Curiously, he omitted the part of Sutter's announcement saying the new facility merely consolidates operations that have been scattered in other locations and, as The Bee reported, "ultimately will result in a reduction of Sutter's overall workforce spread out over Northern California."

Is that how the Brown administration defines job creation?

California's economic situation may not be as dire as many contend, but neither is it as rosy as Rossi – and by extension, Brown – would have us believe.

The reality is more nuanced. California is, indeed, very slowly emerging from its worst recession since the Great Depression, which wiped out about 1.3 million jobs. We have since recovered about 300,000 jobs – but that still leaves us a million short from the recession, plus nearly a million on the unemployment rolls before the recession began.

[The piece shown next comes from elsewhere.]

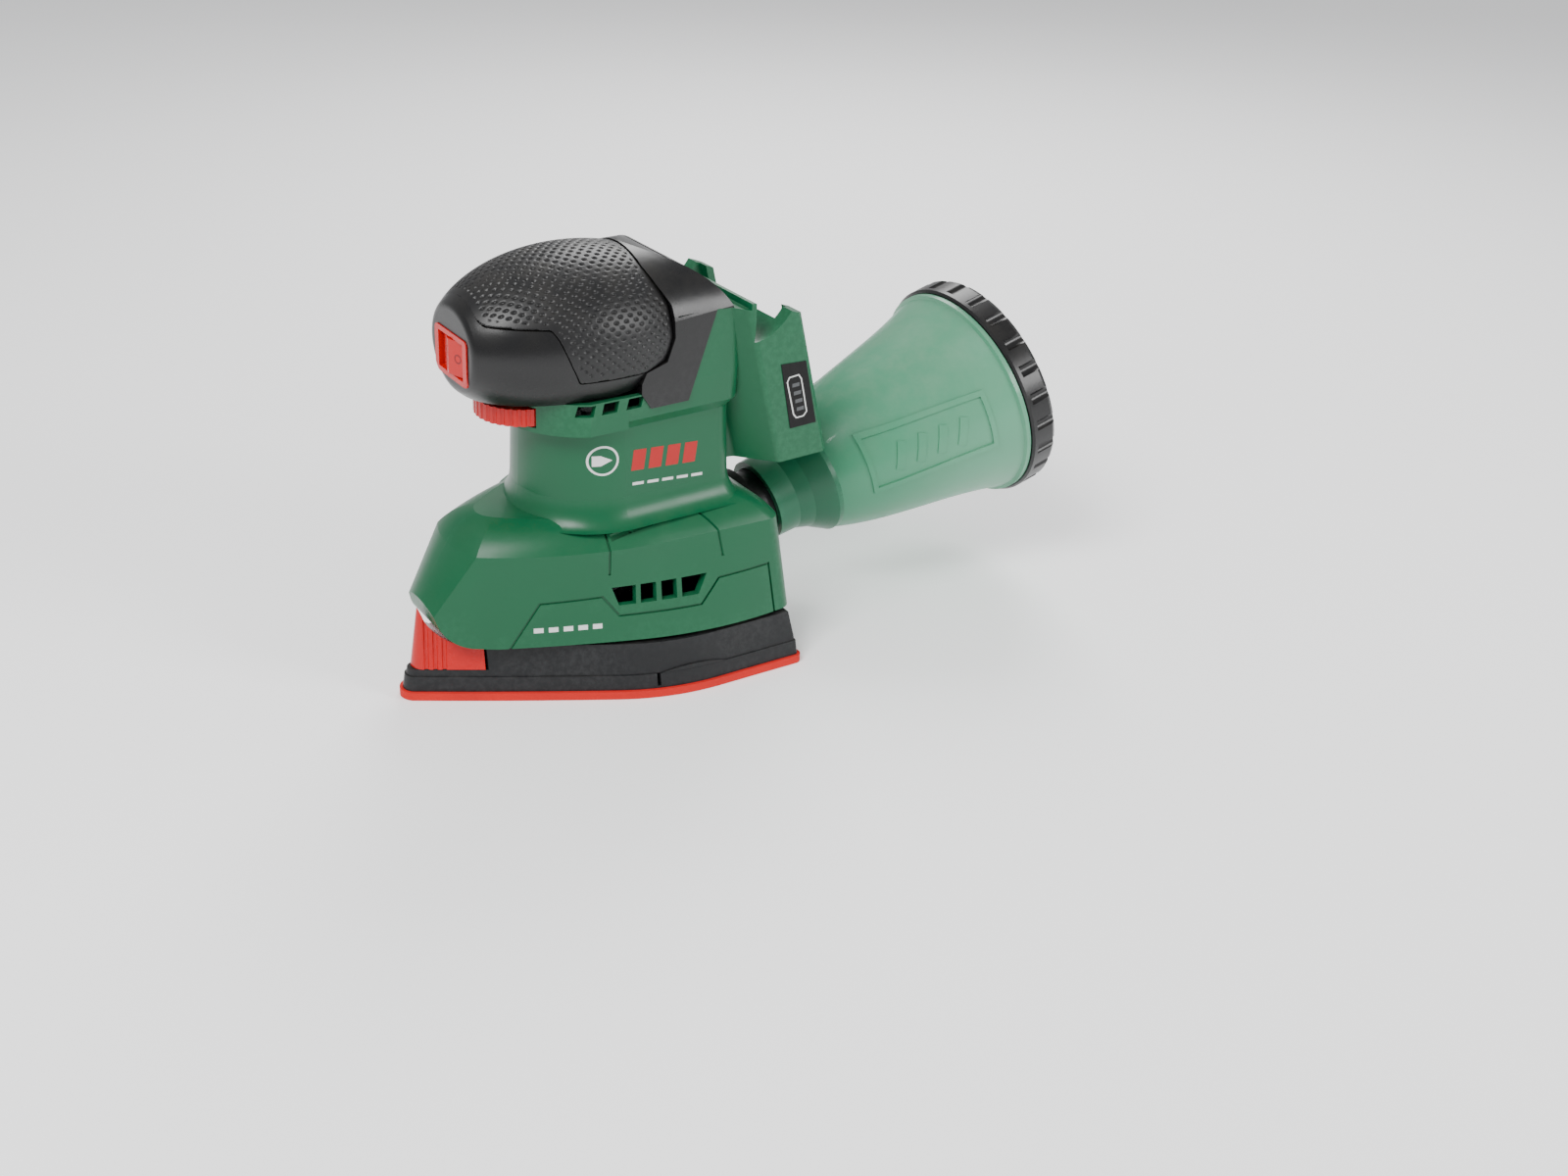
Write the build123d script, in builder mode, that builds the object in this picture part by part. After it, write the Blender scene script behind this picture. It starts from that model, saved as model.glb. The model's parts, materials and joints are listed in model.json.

According to new data from Brown's own Employment Development Department, we still have 1.9 million unemployed workers and our jobless rate, 10.2 percent, while down a couple of points, is still one of the nation's highest.

Actual employment over the last year, EDD said, is up 203,000, or to put it another way, it would take five more years of gains at that rate simply to bring California back to pre-recession employment levels – not counting the job growth needed for population and labor force growth.

Moreover, recovery is very uneven, with unemployment rates below 10 percent confined to a few counties, mostly in the tech-heavy San Francisco Bay Area.

There is, too, some doubt that this weak recovery is sustainable, given the precarious state of national and global economies.

The University of the Pacific's new forecast sees slowing California job growth in the immediate future.

Finally, there are legitimate doubts about the state's current receptivity to job-creating investment, and rational concerns about the potential effects of Brown's tax increase, if passed by voters, another measure that would hit out-of-state corporations with new taxes, and rising utility costs and heavy new business fees due to the state's anti-global-warming drive.

Ignoring such real world issues doesn't make them vanish.